**WHAT IS NEEDED:** The entire listing is to be repeated verbatim.

== == ==

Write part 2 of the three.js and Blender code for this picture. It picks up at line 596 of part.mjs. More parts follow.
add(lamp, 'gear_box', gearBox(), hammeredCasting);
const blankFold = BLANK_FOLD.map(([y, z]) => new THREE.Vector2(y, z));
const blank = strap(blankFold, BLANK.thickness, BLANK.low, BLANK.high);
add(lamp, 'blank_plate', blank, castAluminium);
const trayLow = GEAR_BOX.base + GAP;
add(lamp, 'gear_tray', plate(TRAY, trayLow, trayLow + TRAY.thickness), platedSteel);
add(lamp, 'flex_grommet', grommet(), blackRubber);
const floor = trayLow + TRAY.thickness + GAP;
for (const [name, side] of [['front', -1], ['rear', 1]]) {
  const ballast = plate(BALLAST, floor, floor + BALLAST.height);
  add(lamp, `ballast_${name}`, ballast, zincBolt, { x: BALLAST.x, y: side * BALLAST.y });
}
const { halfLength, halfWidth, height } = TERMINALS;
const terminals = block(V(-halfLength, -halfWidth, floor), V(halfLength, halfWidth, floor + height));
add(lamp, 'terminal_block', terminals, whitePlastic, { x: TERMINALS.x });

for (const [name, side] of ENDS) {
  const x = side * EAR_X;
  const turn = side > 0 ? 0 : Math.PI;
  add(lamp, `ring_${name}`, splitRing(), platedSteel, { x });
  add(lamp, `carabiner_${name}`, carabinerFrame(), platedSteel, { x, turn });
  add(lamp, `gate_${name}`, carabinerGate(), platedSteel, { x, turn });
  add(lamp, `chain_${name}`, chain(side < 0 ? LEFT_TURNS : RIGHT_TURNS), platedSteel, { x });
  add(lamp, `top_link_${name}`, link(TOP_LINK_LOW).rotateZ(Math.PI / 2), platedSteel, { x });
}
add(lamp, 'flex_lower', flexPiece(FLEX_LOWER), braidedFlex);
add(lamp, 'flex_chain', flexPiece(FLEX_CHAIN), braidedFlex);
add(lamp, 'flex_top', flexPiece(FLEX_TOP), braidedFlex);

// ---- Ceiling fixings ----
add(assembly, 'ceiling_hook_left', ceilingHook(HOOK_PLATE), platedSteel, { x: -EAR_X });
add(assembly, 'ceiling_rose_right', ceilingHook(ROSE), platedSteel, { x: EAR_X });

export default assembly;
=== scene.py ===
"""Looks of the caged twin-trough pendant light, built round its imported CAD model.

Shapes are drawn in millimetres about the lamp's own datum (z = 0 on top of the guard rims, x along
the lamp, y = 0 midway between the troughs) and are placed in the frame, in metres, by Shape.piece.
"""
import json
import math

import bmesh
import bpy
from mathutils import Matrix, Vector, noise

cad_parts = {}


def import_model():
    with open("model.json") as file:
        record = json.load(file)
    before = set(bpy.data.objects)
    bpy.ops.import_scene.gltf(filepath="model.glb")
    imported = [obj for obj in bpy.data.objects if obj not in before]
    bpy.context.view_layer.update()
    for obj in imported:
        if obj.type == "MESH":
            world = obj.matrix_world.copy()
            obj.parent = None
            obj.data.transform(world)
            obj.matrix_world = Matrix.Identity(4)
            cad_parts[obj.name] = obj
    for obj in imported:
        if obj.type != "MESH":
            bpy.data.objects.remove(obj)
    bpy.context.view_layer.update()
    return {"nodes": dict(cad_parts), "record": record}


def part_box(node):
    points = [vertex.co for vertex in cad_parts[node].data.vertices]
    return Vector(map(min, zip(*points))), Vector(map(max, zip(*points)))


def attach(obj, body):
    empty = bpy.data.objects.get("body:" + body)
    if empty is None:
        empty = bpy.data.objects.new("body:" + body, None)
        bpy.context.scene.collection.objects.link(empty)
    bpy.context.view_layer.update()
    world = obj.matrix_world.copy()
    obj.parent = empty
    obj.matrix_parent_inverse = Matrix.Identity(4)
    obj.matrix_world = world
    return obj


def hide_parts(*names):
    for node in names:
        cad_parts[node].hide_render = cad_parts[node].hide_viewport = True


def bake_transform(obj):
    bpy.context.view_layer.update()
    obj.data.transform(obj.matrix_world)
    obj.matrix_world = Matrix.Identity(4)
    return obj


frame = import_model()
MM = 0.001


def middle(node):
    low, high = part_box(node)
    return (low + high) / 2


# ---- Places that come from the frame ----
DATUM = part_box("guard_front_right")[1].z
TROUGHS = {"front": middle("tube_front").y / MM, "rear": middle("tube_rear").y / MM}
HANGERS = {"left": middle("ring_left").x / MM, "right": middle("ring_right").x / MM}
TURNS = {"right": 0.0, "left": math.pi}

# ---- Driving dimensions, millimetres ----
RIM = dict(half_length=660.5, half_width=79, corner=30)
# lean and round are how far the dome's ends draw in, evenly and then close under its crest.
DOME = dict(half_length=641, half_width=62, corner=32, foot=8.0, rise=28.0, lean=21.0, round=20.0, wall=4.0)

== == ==

**ANSWER FOR THE TASK:**
Write part 2 of the three.js and Blender code for this picture. It picks up at line 596 of part.mjs. More parts follow.
add(lamp, 'gear_box', gearBox(), hammeredCasting);
const blankFold = BLANK_FOLD.map(([y, z]) => new THREE.Vector2(y, z));
const blank = strap(blankFold, BLANK.thickness, BLANK.low, BLANK.high);
add(lamp, 'blank_plate', blank, castAluminium);
const trayLow = GEAR_BOX.base + GAP;
add(lamp, 'gear_tray', plate(TRAY, trayLow, trayLow + TRAY.thickness), platedSteel);
add(lamp, 'flex_grommet', grommet(), blackRubber);
const floor = trayLow + TRAY.thickness + GAP;
for (const [name, side] of [['front', -1], ['rear', 1]]) {
  const ballast = plate(BALLAST, floor, floor + BALLAST.height);
  add(lamp, `ballast_${name}`, ballast, zincBolt, { x: BALLAST.x, y: side * BALLAST.y });
}
const { halfLength, halfWidth, height } = TERMINALS;
const terminals = block(V(-halfLength, -halfWidth, floor), V(halfLength, halfWidth, floor + height));
add(lamp, 'terminal_block', terminals, whitePlastic, { x: TERMINALS.x });

for (const [name, side] of ENDS) {
  const x = side * EAR_X;
  const turn = side > 0 ? 0 : Math.PI;
  add(lamp, `ring_${name}`, splitRing(), platedSteel, { x });
  add(lamp, `carabiner_${name}`, carabinerFrame(), platedSteel, { x, turn });
  add(lamp, `gate_${name}`, carabinerGate(), platedSteel, { x, turn });
  add(lamp, `chain_${name}`, chain(side < 0 ? LEFT_TURNS : RIGHT_TURNS), platedSteel, { x });
  add(lamp, `top_link_${name}`, link(TOP_LINK_LOW).rotateZ(Math.PI / 2), platedSteel, { x });
}
add(lamp, 'flex_lower', flexPiece(FLEX_LOWER), braidedFlex);
add(lamp, 'flex_chain', flexPiece(FLEX_CHAIN), braidedFlex);
add(lamp, 'flex_top', flexPiece(FLEX_TOP), braidedFlex);

// ---- Ceiling fixings ----
add(assembly, 'ceiling_hook_left', ceilingHook(HOOK_PLATE), platedSteel, { x: -EAR_X });
add(assembly, 'ceiling_rose_right', ceilingHook(ROSE), platedSteel, { x: EAR_X });

export default assembly;
=== scene.py ===
"""Looks of the caged twin-trough pendant light, built round its imported CAD model.

Shapes are drawn in millimetres about the lamp's own datum (z = 0 on top of the guard rims, x along
the lamp, y = 0 midway between the troughs) and are placed in the frame, in metres, by Shape.piece.
"""
import json
import math

import bmesh
import bpy
from mathutils import Matrix, Vector, noise

cad_parts = {}


def import_model():
    with open("model.json") as file:
        record = json.load(file)
    before = set(bpy.data.objects)
    bpy.ops.import_scene.gltf(filepath="model.glb")
    imported = [obj for obj in bpy.data.objects if obj not in before]
    bpy.context.view_layer.update()
    for obj in imported:
        if obj.type == "MESH":
            world = obj.matrix_world.copy()
            obj.parent = None
            obj.data.transform(world)
            obj.matrix_world = Matrix.Identity(4)
            cad_parts[obj.name] = obj
    for obj in imported:
        if obj.type != "MESH":
            bpy.data.objects.remove(obj)
    bpy.context.view_layer.update()
    return {"nodes": dict(cad_parts), "record": record}


def part_box(node):
    points = [vertex.co for vertex in cad_parts[node].data.vertices]
    return Vector(map(min, zip(*points))), Vector(map(max, zip(*points)))


def attach(obj, body):
    empty = bpy.data.objects.get("body:" + body)
    if empty is None:
        empty = bpy.data.objects.new("body:" + body, None)
        bpy.context.scene.collection.objects.link(empty)
    bpy.context.view_layer.update()
    world = obj.matrix_world.copy()
    obj.parent = empty
    obj.matrix_parent_inverse = Matrix.Identity(4)
    obj.matrix_world = world
    return obj


def hide_parts(*names):
    for node in names:
        cad_parts[node].hide_render = cad_parts[node].hide_viewport = True


def bake_transform(obj):
    bpy.context.view_layer.update()
    obj.data.transform(obj.matrix_world)
    obj.matrix_world = Matrix.Identity(4)
    return obj


frame = import_model()
MM = 0.001


def middle(node):
    low, high = part_box(node)
    return (low + high) / 2


# ---- Places that come from the frame ----
DATUM = part_box("guard_front_right")[1].z
TROUGHS = {"front": middle("tube_front").y / MM, "rear": middle("tube_rear").y / MM}
HANGERS = {"left": middle("ring_left").x / MM, "right": middle("ring_right").x / MM}
TURNS = {"right": 0.0, "left": math.pi}

# ---- Driving dimensions, millimetres ----
RIM = dict(half_length=660.5, half_width=79, corner=30)
# lean and round are how far the dome's ends draw in, evenly and then close under its crest.
DOME = dict(half_length=641, half_width=62, corner=32, foot=8.0, rise=28.0, lean=21.0, round=20.0, wall=4.0)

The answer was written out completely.